- DATA EXCERPT -
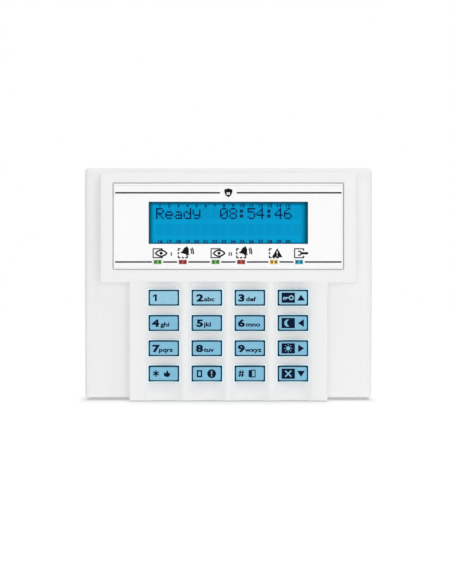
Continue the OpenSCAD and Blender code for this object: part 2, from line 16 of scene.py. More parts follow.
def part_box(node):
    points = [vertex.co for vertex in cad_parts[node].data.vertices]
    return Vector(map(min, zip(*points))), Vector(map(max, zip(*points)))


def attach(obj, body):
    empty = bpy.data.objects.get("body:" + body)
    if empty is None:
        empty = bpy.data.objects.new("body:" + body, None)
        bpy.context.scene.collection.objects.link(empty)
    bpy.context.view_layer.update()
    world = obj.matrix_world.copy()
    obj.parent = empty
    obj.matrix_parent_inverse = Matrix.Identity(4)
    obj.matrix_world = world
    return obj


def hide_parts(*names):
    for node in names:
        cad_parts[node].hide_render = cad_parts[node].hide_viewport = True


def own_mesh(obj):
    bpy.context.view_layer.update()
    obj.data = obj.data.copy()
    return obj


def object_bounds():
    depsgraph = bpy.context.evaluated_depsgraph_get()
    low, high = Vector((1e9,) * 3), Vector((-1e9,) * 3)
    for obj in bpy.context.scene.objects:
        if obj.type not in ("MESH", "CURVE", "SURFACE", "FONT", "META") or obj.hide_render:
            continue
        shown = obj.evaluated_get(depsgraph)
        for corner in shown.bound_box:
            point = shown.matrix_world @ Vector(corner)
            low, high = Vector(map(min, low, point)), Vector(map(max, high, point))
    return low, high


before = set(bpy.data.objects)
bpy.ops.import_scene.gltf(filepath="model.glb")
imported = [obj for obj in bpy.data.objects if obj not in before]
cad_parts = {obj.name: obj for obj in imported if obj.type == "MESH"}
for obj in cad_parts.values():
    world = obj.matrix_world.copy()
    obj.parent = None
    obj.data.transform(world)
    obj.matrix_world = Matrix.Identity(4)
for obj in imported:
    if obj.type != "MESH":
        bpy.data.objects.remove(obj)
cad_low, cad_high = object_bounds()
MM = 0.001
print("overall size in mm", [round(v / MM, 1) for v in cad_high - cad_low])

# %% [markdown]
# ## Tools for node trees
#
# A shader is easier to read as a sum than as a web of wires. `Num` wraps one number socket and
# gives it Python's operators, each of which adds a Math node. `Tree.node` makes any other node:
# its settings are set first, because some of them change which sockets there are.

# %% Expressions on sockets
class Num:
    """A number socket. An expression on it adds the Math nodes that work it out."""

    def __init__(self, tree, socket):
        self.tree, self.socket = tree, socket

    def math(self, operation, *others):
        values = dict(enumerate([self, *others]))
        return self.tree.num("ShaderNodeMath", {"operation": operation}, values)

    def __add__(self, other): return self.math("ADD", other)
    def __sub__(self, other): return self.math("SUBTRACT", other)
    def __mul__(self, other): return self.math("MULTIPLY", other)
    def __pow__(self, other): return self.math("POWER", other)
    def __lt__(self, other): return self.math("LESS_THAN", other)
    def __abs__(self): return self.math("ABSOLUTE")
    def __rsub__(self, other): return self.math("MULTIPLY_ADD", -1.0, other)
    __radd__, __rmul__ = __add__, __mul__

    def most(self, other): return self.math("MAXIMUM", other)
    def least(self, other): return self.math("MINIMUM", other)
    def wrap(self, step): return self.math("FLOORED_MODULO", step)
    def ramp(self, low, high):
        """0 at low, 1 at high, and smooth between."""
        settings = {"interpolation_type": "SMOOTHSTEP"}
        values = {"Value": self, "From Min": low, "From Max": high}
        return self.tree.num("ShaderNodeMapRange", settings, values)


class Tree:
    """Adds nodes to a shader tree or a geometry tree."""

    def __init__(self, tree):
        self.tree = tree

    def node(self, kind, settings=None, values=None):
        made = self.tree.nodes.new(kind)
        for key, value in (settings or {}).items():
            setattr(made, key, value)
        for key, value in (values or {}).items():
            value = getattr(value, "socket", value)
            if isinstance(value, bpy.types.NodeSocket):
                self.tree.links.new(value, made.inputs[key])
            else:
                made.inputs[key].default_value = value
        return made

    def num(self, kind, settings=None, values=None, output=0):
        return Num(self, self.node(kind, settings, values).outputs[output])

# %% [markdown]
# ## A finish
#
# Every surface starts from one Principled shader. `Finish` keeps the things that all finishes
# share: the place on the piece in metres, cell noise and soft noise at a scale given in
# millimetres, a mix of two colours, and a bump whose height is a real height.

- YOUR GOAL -
From the listing above, reproduce all the lines exactly.

- ANSWER TO THE TASK -
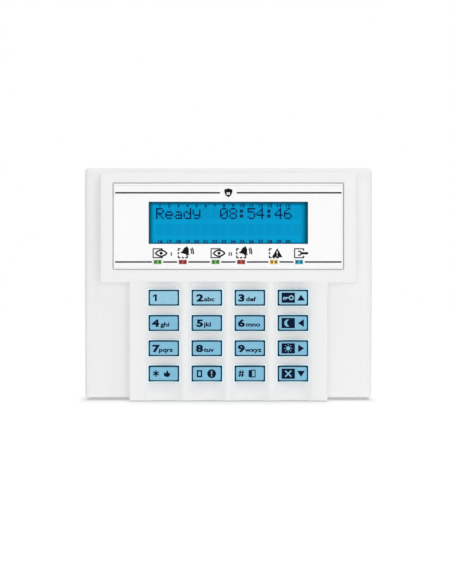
Continue the OpenSCAD and Blender code for this object: part 2, from line 16 of scene.py. More parts follow.
def part_box(node):
    points = [vertex.co for vertex in cad_parts[node].data.vertices]
    return Vector(map(min, zip(*points))), Vector(map(max, zip(*points)))


def attach(obj, body):
    empty = bpy.data.objects.get("body:" + body)
    if empty is None:
        empty = bpy.data.objects.new("body:" + body, None)
        bpy.context.scene.collection.objects.link(empty)
    bpy.context.view_layer.update()
    world = obj.matrix_world.copy()
    obj.parent = empty
    obj.matrix_parent_inverse = Matrix.Identity(4)
    obj.matrix_world = world
    return obj


def hide_parts(*names):
    for node in names:
        cad_parts[node].hide_render = cad_parts[node].hide_viewport = True


def own_mesh(obj):
    bpy.context.view_layer.update()
    obj.data = obj.data.copy()
    return obj


def object_bounds():
    depsgraph = bpy.context.evaluated_depsgraph_get()
    low, high = Vector((1e9,) * 3), Vector((-1e9,) * 3)
    for obj in bpy.context.scene.objects:
        if obj.type not in ("MESH", "CURVE", "SURFACE", "FONT", "META") or obj.hide_render:
            continue
        shown = obj.evaluated_get(depsgraph)
        for corner in shown.bound_box:
            point = shown.matrix_world @ Vector(corner)
            low, high = Vector(map(min, low, point)), Vector(map(max, high, point))
    return low, high


before = set(bpy.data.objects)
bpy.ops.import_scene.gltf(filepath="model.glb")
imported = [obj for obj in bpy.data.objects if obj not in before]
cad_parts = {obj.name: obj for obj in imported if obj.type == "MESH"}
for obj in cad_parts.values():
    world = obj.matrix_world.copy()
    obj.parent = None
    obj.data.transform(world)
    obj.matrix_world = Matrix.Identity(4)
for obj in imported:
    if obj.type != "MESH":
        bpy.data.objects.remove(obj)
cad_low, cad_high = object_bounds()
MM = 0.001
print("overall size in mm", [round(v / MM, 1) for v in cad_high - cad_low])

# %% [markdown]
# ## Tools for node trees
#
# A shader is easier to read as a sum than as a web of wires. `Num` wraps one number socket and
# gives it Python's operators, each of which adds a Math node. `Tree.node` makes any other node:
# its settings are set first, because some of them change which sockets there are.

# %% Expressions on sockets
class Num:
    """A number socket. An expression on it adds the Math nodes that work it out."""

    def __init__(self, tree, socket):
        self.tree, self.socket = tree, socket

    def math(self, operation, *others):
        values = dict(enumerate([self, *others]))
        return self.tree.num("ShaderNodeMath", {"operation": operation}, values)

    def __add__(self, other): return self.math("ADD", other)
    def __sub__(self, other): return self.math("SUBTRACT", other)
    def __mul__(self, other): return self.math("MULTIPLY", other)
    def __pow__(self, other): return self.math("POWER", other)
    def __lt__(self, other): return self.math("LESS_THAN", other)
    def __abs__(self): return self.math("ABSOLUTE")
    def __rsub__(self, other): return self.math("MULTIPLY_ADD", -1.0, other)
    __radd__, __rmul__ = __add__, __mul__

    def most(self, other): return self.math("MAXIMUM", other)
    def least(self, other): return self.math("MINIMUM", other)
    def wrap(self, step): return self.math("FLOORED_MODULO", step)
    def ramp(self, low, high):
        """0 at low, 1 at high, and smooth between."""
        settings = {"interpolation_type": "SMOOTHSTEP"}
        values = {"Value": self, "From Min": low, "From Max": high}
        return self.tree.num("ShaderNodeMapRange", settings, values)


class Tree:
    """Adds nodes to a shader tree or a geometry tree."""

    def __init__(self, tree):
        self.tree = tree

    def node(self, kind, settings=None, values=None):
        made = self.tree.nodes.new(kind)
        for key, value in (settings or {}).items():
            setattr(made, key, value)
        for key, value in (values or {}).items():
            value = getattr(value, "socket", value)
            if isinstance(value, bpy.types.NodeSocket):
                self.tree.links.new(value, made.inputs[key])
            else:
                made.inputs[key].default_value = value
        return made

    def num(self, kind, settings=None, values=None, output=0):
        return Num(self, self.node(kind, settings, values).outputs[output])

# %% [markdown]
# ## A finish
#
# Every surface starts from one Principled shader. `Finish` keeps the things that all finishes
# share: the place on the piece in metres, cell noise and soft noise at a scale given in
# millimetres, a mix of two colours, and a bump whose height is a real height.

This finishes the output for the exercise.